Vishnu, the preservative aspect of the universe and one of the Hindu Trinity, is said to take birth in this mortal world of ours whenever it is overburdened with evil-doers and sinners, who by their wicked actions upset the equilibrium of the earth. One such incarnation is his birth as the son of king Vasudeva and his wife Devaki Devi of bygone ages. He was then given the name of Sri Krishna, and his story is recorded in the famous work of the Hindus known as Bhagavatam.
Born to rid the world of the wicked, he was secretly brought up by the chief of the Yadavas (cowherds) to whom he was taken as soon as he was born, since his uncle Kansa considered him an enemy and wanted to get rid of him as soon as he was born, by putting him to death.
The birthday of this marvellous child is celebrated as a festive and sacred day on the eighth day of the dark fortnight in the month of Sravana called Avani in Tamil which corresponds to the English months of August-September.
The festive day is known by different names. Some call it Krishna Jayanti day. A few call it Janma Ashtami day, while a good many call it Gokula Ashtami and Sri Jayanti. The myth relating to the advent of this mighty soul on earth is as sketched below:
The mother earth is said to have brought to the notice of god Vishnu, that the population of the earth had enormously increased, that virtue was being trampled down by the tyrannical wicked and that she felt the burden rather unbearable. Vishnu thereupon is said to have consented to rid the earth of the superfluous population by destroying the wicked. To accomplish this purpose, he took birth on this earth, as the son of a king who was under the persecution of his brother-in-law, Kansa, a veritable demon in human shape. But he had to be secretly brought up by others to avoid being put to death by his cruel uncle.
He is said to have accomplished the main object of his incarnation on this earth by having punished the wicked and helped the virtuous. The Dharma of each individual was fixed by him on a permanent basis, and proper arrangements were made for the protection and guidance of the world. This avatar or incarnation of Vishnu is said to be a typical one since he had combined in his divine personality the three aspects of creation, preservation and destruction to demonstrate to the world the oneness of the cosmic deity.
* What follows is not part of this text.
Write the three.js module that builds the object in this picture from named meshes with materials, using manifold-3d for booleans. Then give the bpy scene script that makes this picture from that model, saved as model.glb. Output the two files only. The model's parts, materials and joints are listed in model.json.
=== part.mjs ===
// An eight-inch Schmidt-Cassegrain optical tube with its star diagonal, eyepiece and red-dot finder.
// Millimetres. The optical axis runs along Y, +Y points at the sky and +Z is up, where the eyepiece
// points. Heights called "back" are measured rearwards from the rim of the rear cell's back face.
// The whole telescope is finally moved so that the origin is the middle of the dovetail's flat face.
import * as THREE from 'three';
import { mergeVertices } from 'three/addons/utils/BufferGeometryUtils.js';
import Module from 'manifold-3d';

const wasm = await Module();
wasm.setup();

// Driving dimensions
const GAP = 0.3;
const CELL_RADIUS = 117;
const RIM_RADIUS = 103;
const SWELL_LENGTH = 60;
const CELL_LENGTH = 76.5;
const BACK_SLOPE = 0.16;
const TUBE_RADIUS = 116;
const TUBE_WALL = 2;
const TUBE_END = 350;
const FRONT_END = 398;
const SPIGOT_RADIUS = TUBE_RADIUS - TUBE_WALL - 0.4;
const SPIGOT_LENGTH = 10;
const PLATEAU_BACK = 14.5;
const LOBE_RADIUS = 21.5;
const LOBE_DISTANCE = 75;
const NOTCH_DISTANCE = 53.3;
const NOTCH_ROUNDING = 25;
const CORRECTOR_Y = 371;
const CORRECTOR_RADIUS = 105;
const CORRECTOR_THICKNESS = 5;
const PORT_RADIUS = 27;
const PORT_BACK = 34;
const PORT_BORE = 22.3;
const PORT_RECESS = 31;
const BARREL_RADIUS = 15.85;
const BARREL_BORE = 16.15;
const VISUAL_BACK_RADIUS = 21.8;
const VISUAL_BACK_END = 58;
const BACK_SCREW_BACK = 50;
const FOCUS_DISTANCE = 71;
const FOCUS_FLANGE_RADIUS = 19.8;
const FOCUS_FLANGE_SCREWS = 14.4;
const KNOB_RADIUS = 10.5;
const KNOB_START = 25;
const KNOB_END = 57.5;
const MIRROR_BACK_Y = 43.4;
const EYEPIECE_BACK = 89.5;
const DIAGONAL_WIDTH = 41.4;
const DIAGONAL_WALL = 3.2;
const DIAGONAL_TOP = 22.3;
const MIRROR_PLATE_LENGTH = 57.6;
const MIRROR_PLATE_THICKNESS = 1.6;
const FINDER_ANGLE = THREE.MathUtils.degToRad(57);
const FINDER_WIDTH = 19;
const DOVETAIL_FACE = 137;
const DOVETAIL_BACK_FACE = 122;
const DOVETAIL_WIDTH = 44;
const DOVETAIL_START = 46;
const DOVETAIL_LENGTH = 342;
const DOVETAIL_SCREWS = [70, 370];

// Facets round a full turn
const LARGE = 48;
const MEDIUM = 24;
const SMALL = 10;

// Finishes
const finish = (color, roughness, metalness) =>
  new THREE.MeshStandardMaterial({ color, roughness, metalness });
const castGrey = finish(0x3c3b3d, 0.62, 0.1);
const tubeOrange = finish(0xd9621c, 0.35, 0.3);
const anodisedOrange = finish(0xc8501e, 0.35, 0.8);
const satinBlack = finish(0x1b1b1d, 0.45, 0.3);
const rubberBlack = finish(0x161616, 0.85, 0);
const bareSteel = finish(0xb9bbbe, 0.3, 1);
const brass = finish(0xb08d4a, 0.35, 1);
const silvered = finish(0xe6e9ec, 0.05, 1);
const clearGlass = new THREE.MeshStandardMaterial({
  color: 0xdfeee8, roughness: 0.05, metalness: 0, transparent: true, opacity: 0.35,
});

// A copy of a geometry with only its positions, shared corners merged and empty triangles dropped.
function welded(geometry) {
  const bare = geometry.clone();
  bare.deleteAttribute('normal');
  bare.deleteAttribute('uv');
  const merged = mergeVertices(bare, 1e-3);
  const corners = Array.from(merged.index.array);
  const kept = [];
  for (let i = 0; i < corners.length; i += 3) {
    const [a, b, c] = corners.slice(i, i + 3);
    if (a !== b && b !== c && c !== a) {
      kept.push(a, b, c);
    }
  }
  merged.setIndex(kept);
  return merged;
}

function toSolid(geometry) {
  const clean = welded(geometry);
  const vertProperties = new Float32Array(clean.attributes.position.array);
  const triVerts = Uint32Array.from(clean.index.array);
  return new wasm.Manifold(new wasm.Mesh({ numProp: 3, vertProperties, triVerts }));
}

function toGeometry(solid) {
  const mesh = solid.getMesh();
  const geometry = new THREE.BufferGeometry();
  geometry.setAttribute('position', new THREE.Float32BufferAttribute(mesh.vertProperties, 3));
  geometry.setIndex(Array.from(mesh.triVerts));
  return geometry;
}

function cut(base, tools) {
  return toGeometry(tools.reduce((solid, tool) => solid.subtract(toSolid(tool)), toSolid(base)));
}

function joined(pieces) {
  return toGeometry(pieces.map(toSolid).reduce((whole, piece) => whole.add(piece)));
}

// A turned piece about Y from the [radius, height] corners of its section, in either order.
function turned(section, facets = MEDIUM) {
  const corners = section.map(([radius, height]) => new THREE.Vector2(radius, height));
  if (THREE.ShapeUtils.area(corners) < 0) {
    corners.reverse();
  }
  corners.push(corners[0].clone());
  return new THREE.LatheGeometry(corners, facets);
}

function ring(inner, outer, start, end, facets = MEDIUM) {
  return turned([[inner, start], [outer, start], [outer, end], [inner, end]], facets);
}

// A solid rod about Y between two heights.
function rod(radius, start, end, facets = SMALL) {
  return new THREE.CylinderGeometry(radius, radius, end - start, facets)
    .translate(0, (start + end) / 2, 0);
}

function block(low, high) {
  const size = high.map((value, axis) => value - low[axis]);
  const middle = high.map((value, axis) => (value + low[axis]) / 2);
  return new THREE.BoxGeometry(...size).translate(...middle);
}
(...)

That he was a typical and ideal child is demonstrated by his boyish freaks and escapades described in prose and verse and read and sung over the length and breadth of the land by thousands of people. His adventures with fhe gopis and the manner in which he made one and all love him, shows that he was a youth of marvelous beauty and an ideal lover. The destruction of the wicked and the masterly manner in which he conducted military operations shows that he was a warrior to the core, unparalleled in the annals of any history. A wise counsellor he assuredly was, and it is demonstrated by the decision arrived at by the Pandavas under his instructions.
The teachings imparted by him to Arjuna on the battle field, graphically described in the famous work called Bhagavad Gita, reveal him as the greatest philosopher of all ages and times, and a yogi of the highest order. Though there are innumerable temples dedicated to Vishnu, the numbers dedicated to his incarnation as Sri Krishna are few and far between. The reason for this is perhaps that people have taken to worship him through paintings and not through temple images.
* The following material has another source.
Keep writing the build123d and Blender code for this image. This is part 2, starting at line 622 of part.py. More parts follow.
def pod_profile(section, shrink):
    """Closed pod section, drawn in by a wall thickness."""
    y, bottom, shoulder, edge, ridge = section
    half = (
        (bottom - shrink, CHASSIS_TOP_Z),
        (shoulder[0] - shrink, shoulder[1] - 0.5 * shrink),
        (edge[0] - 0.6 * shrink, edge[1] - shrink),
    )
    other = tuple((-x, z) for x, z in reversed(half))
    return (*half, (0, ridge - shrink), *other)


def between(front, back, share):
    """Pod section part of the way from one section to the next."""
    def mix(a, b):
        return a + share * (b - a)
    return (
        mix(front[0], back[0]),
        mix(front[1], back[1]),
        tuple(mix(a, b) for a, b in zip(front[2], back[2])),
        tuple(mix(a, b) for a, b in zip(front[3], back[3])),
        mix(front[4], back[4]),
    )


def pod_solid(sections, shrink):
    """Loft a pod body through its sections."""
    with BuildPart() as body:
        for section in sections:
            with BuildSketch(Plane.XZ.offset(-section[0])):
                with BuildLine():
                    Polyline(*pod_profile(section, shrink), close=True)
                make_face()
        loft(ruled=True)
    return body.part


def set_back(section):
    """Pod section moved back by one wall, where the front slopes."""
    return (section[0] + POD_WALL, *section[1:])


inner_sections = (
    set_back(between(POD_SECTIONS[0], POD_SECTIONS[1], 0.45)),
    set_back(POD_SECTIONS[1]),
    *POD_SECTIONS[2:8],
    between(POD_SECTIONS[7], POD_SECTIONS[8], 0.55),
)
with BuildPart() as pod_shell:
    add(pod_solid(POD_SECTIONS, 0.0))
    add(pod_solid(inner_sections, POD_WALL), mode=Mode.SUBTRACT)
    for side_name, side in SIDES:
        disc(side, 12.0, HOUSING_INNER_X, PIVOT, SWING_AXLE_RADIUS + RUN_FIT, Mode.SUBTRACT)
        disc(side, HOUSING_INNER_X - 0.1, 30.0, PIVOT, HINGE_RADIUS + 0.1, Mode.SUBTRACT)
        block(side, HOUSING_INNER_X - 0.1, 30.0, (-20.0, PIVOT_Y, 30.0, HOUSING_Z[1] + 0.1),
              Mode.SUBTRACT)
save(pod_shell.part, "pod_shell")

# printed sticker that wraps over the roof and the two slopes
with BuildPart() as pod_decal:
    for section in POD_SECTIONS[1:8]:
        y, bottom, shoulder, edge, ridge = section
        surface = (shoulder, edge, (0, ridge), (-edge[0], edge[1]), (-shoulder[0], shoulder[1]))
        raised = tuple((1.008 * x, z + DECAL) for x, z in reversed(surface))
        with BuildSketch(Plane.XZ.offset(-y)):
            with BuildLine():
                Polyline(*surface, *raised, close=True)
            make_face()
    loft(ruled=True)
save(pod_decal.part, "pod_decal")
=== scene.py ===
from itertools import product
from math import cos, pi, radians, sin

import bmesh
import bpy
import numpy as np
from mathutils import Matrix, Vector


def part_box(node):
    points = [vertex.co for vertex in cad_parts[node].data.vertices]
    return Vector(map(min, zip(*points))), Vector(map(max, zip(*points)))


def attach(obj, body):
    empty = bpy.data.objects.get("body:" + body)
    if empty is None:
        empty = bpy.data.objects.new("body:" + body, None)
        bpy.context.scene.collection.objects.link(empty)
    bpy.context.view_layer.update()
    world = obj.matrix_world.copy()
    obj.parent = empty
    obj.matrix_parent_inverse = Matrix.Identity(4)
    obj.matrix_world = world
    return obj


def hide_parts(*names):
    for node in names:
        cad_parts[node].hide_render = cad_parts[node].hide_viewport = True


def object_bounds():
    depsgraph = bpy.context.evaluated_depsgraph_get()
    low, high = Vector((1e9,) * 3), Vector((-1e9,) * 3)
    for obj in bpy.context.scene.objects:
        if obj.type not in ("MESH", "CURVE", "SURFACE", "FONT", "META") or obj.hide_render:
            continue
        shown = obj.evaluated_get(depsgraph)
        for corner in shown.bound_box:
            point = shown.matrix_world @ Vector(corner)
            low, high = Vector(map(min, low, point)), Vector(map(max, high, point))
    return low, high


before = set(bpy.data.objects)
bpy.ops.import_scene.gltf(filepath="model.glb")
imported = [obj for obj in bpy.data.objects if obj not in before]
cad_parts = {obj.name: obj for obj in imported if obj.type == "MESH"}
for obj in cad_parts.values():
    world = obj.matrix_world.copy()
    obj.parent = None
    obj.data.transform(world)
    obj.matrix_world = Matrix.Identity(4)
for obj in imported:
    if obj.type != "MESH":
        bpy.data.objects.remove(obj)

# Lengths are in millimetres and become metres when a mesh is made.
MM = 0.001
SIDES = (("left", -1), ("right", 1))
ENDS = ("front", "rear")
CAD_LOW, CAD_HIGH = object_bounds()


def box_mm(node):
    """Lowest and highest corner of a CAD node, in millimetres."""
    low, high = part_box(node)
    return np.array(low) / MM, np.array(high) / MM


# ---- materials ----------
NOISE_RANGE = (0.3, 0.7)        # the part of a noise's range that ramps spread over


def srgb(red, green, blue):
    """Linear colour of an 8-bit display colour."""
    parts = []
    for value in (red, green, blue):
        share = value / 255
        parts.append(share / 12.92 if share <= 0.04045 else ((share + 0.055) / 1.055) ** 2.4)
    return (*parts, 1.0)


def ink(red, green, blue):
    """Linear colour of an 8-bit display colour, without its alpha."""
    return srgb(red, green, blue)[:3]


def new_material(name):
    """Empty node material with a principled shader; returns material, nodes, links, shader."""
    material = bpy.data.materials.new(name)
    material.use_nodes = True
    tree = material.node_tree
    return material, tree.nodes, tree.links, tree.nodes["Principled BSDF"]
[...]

The various forms in which Sri Krishna is worshipped are, (1) the Bala Gopala Krishna or the baby Krishna, (2) the crawling Krishna or Krishna as a child on all fours, (3) Govardhana Uddhara Krishna or Krishna who lifted up the mountain, (4) Venugopala Krishna or the cowherd Krishna with the flute, (5) Kalingamardana Krishna or Krishna in the posture of dancing on the head of a serpent to punish the same for its wickedness and (6) Radha Krishna and Rukmani Krishna or Krishna in company with Radha and Rukmani.
In the great Mahabharata war, Sri Krishna acted as a charioteer to Arjuna, also called Partha. Hence he derived the name Parthasarathy or the charioteer of Partha.
There is also a temple dedicated to Sri Krishna in Conjeevaram and it goes by the name Pandavadhoothar temple or the temple of Krishna who went as a messenger of the Pandavas.
The temple in Mannargudi in the Tanjore district is known as Rajagopalaswami temple and it is dedicated to the memory of Vishnu's incarnation as Sri Krishna.
There are also temples of this god in the holy place called Udipi in the South Canara district and at Trivanjikolam near Iringalakuda on the Shoranur-Cochin railway line.